Un élu condamné peut-il perdre son mandat même s'il fait appel de sa condamnation ? C'est le principe des peines d'inéligibilité assorties d'une exécution provisoire : l'appel n'est pas suspensif, la peine s'applique immédiatement. C'est ce qui a conduit en juin 2024 le président de la Cadema Rachadi Saindou à perdre ses mandats, dès sa condamnation pour détournement de fonds publics et prise illégale d'intérêt notamment à quatre ans d'inéligibilité avec exécution provisoire.
Cinq élus mahorais ont déjà écopé d'une exécution provisoire
Depuis l'élu a posé un recours devant le Conseil d'État pour adresser une QPC, une question prioritaire de constitutionnalité, une procédure lui permettant de questionner la légalité d'une loi ou de son interprétation au regard des droits et libertés garantis par la constitution. Le 27 décembre, le Palais Royal accède à la demande et décide de saisir le conseil constitutionnel. Les sages de rue Montpensier ont jusqu'au 3 avril pour rendre leur décision. D'un côté, le principe de cette peine complémentaire est d'éviter la fuite ou la récidive en cas de recours. De l'autre, ses opposants dénoncent une "peine de mort politique" incontestable quand elle s'applique aux élus.
Cette décision est donc très attendue pour définir les contours de cette peine complémentaire, que le parquet de Mayotte n'a pas hésité à utiliser ces dernières années sous l'impulsion de l'ancien procureur Yann Le Bris. Le vice-président du département Salim M'déré, co-prévenu de Rachadi Saindou, a également écopé de deux ans d'inéligibilité avec exécution provisoire. L'ancien maire de Bouéni, Mouslim Abdourahaman, est derrière les barreaux de Majicavo depuis janvier suite à sa condamnation à trois ans de prison, dont un avec sursis, assorti d'exécution provisoire pour favoritisme et prise illégale d'intérêt. À cela s'ajoute, Andhanouni Said, l'ancien maire de Chirongui, et Mohamed Bacar, l'ancien maire de Tsingoni, tous deux condamnés à des peines d'inéligibilités avec exécution provisoire notamment pour favoritisme et prise illégale d'intérêt.
Le sort de Marine Le Pen
L'avis du conseil constitutionnel risque aussi de jouer sur le destin politique de Marine Le Pen. La cheffe de file des députés du Rassemblement national connaîtra son jugement le 31 mars dans l'affaire des assistants parlementaires du FN. Le parquet a requis à son encontre cinq ans d'inéligibilité avec exécution provisoire, ce qui pourrait la priver des prochaines élections législatives en cas de dissolution, mais aussi de la présidentielle de 2027.
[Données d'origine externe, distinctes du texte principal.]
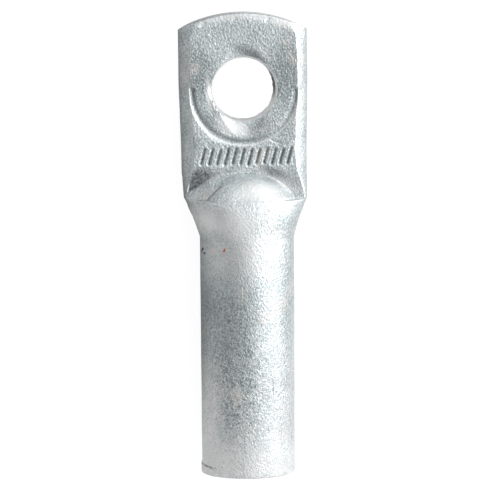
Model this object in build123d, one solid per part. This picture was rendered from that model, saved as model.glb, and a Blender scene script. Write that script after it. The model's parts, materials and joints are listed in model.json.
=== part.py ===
from build123d import *
from math import radians, sqrt, tan
import os

# A cable lug of forged aluminium bar: a round barrel, drilled for the cable, runs out over a
# domed shoulder into a flat palm with a stud hole. Lengths are in millimetres.
# The lug lies on its back. Y runs along it, towards the palm's tip, X goes across and Z is up.
# The origin is on the stud hole's axis, in the plane of the palm's back face.

# Barrel and its bore
BARREL_LENGTH = 46.6  # from the cable end to the shoulder line
BARREL_DIAMETER = 16.0  # where the flare starts
BARREL_MOUTH_DIAMETER = 15.65  # at the cable end, which is a little smaller
BARREL_EDGE_CHAMFER = 0.35  # outer edge at the cable end
BORE_DIAMETER = 9.0
BORE_DEPTH = 38.0  # full diameter, without the drill point
BORE_ENTRY_CHAMFER = 0.35
DRILL_POINT_ANGLE = 118.0

# Flare, where the bar spreads from the round barrel to the palm's width
FLARE_LENGTH = 6.4
FLARE_WIDTH = 20.8  # at the shoulder line
FLARE_START_SLOPE = 0.73  # share of the flare's mean slope that it starts with
FLARE_SECTIONS = 4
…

Cette décision sera aussi la première rendue par Richard Ferrand, le nouveau président du conseil constitutionnel. Sa nomination proposée par Emmanuel Macron a été validée de justesse par les députés, certains accusent même la majorité présidentielle d'avoir pactisé en secret avec le Rassemblement national pour bénéficier de leurs voix. Une affirmation niée par les deux camps concernés.